If you have specific questions Stack Overflow style, use Symbol Hound to search with symbols.
Use the nightly Scaladocs: they'll diverge from whatever version you are using, but they'll always be the most complete. Besides, right now they are far better in many respects: you can use TAB to alternate between frames, with auto-focus on the search boxes, you can use arrows to navigate on the left frame after filtering, and ENTER to have the selected element appear on the right frame. They have the list of implicit methods, and have class diagrams.
I've made do with a far less powerful REPL, and a far poorer Scaladoc -- they do work, together. Granted, I skipped to trunk (now HEAD) just to get my hands on tab-completion.

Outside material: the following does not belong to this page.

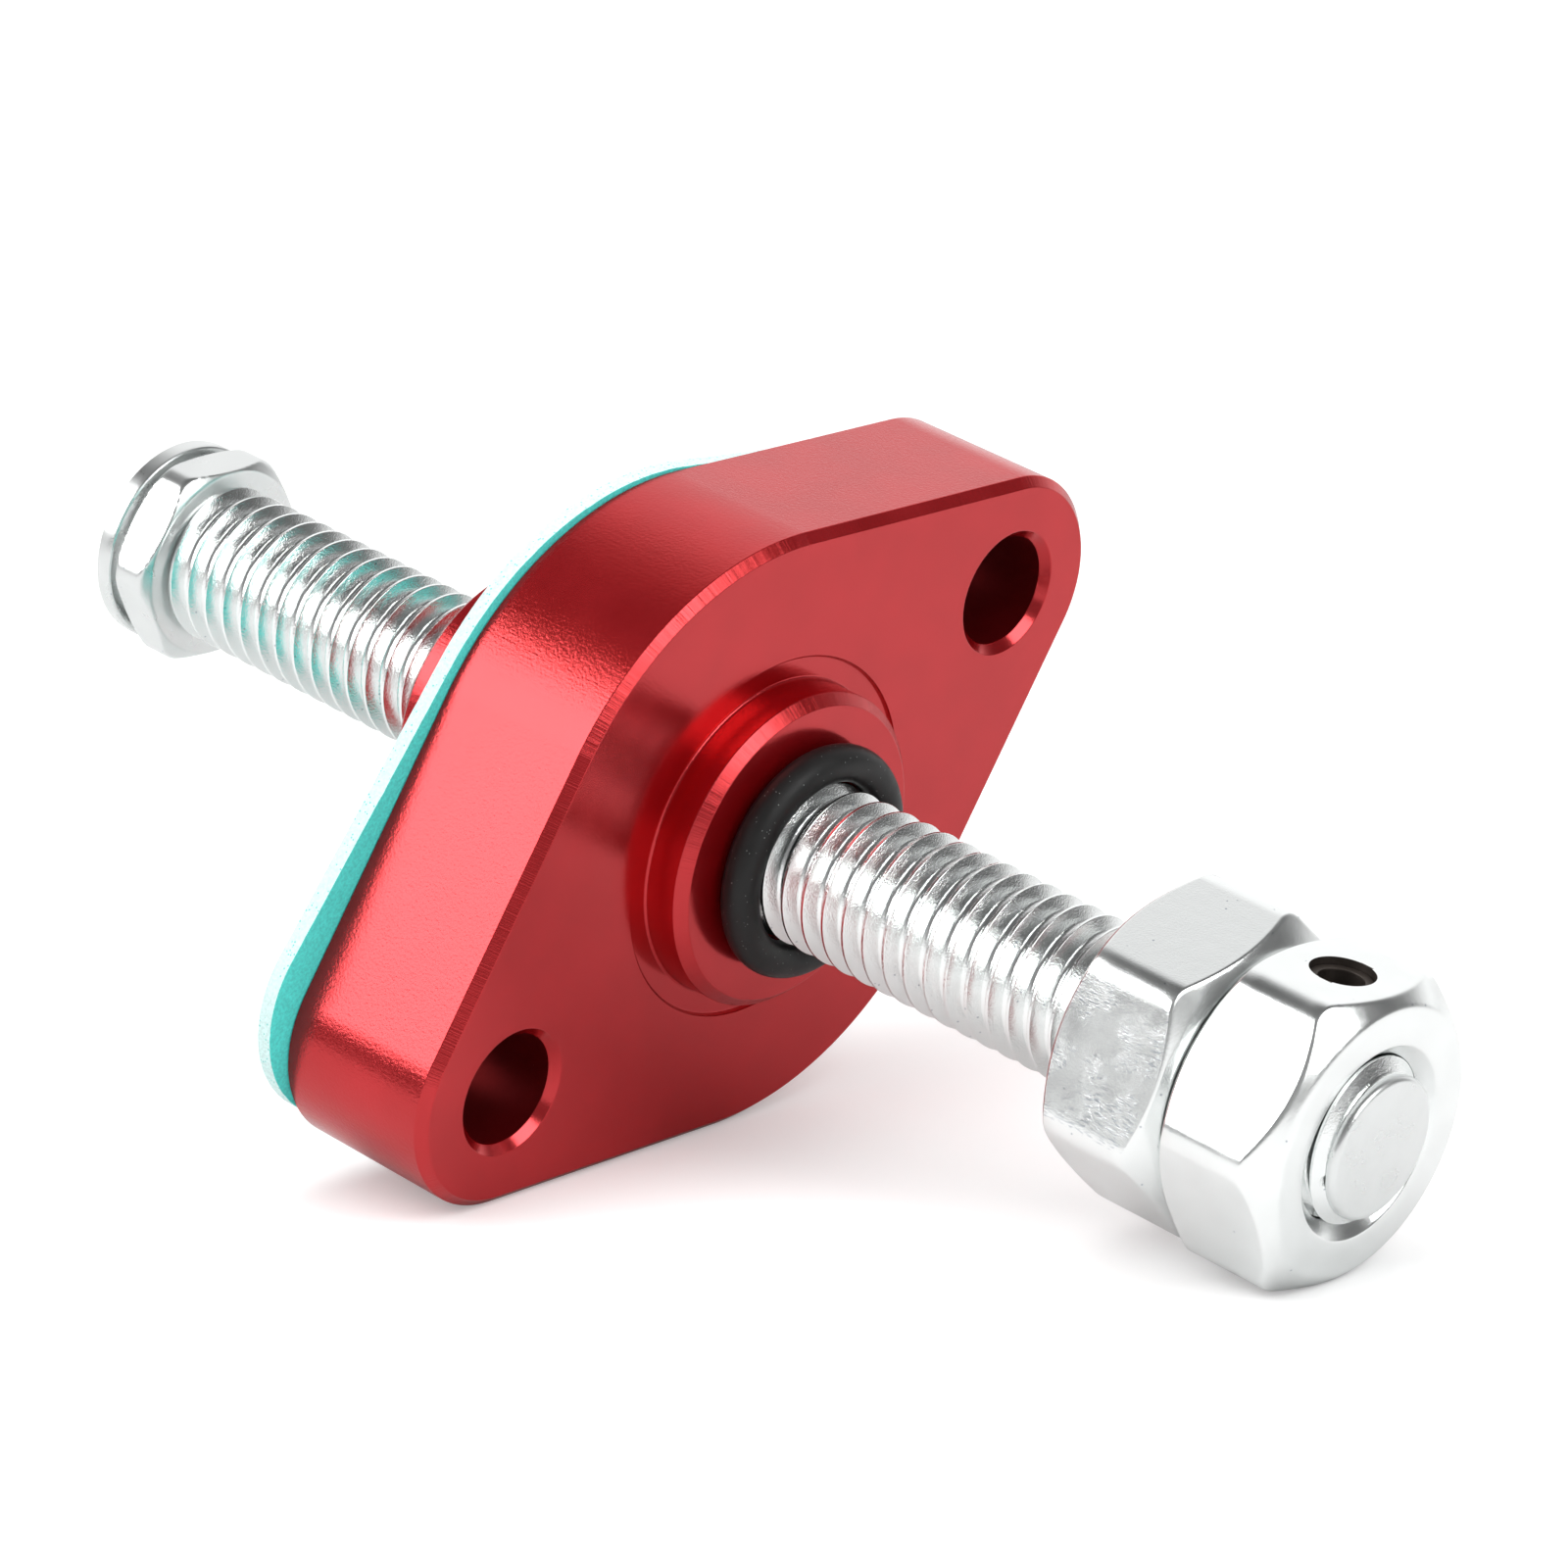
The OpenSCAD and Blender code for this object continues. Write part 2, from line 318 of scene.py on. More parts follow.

Note that scala 2.11.8 New tab-completion in the Scala REPL can facilitate the type exploration/discovery.
It now includes:
CamelCase completion:
try:
(l: List[Int]).rroTAB,
it expands to:
(l: List[Int]).reduceRightOption
Find members by typing any CamelCased part of the name:
try:
classOf[String].typTAB,
to get getAnnotationsByType, getComponentType and others
Complete bean getters without typing get:
try:
(d: java.util.Date).dayTAB
Press TAB twice to see the method signature:
try:
List(1,2,3).partTAB,
which completes to:
List(1,2,3).partition;
press TAB again to display:
def partition(p: Int => Boolean): (List[Int], List[Int])
You need to pass fully qualified class name to javap.
First take it using classOf:
scala> classOf[List[_]]
res2: java.lang.Class[List[_]] = class scala.collection.immutable.List
Then use javap (doesn't work from repl for me: ":javap unavailable on this platform.") so example is from a command line, in repl, I believe, you don't need to specify classpath:
d:\bin\scala\scala-2.9.1-1\lib>javap -classpath scala-library.jar "scala.collection.immutable.List"
But I doubt this will help you. Probably you're trying to use techniques you used to use in dynamic languages. I extremely rarely use repl in scala (while use it often in javascript). An IDE and sources are my all.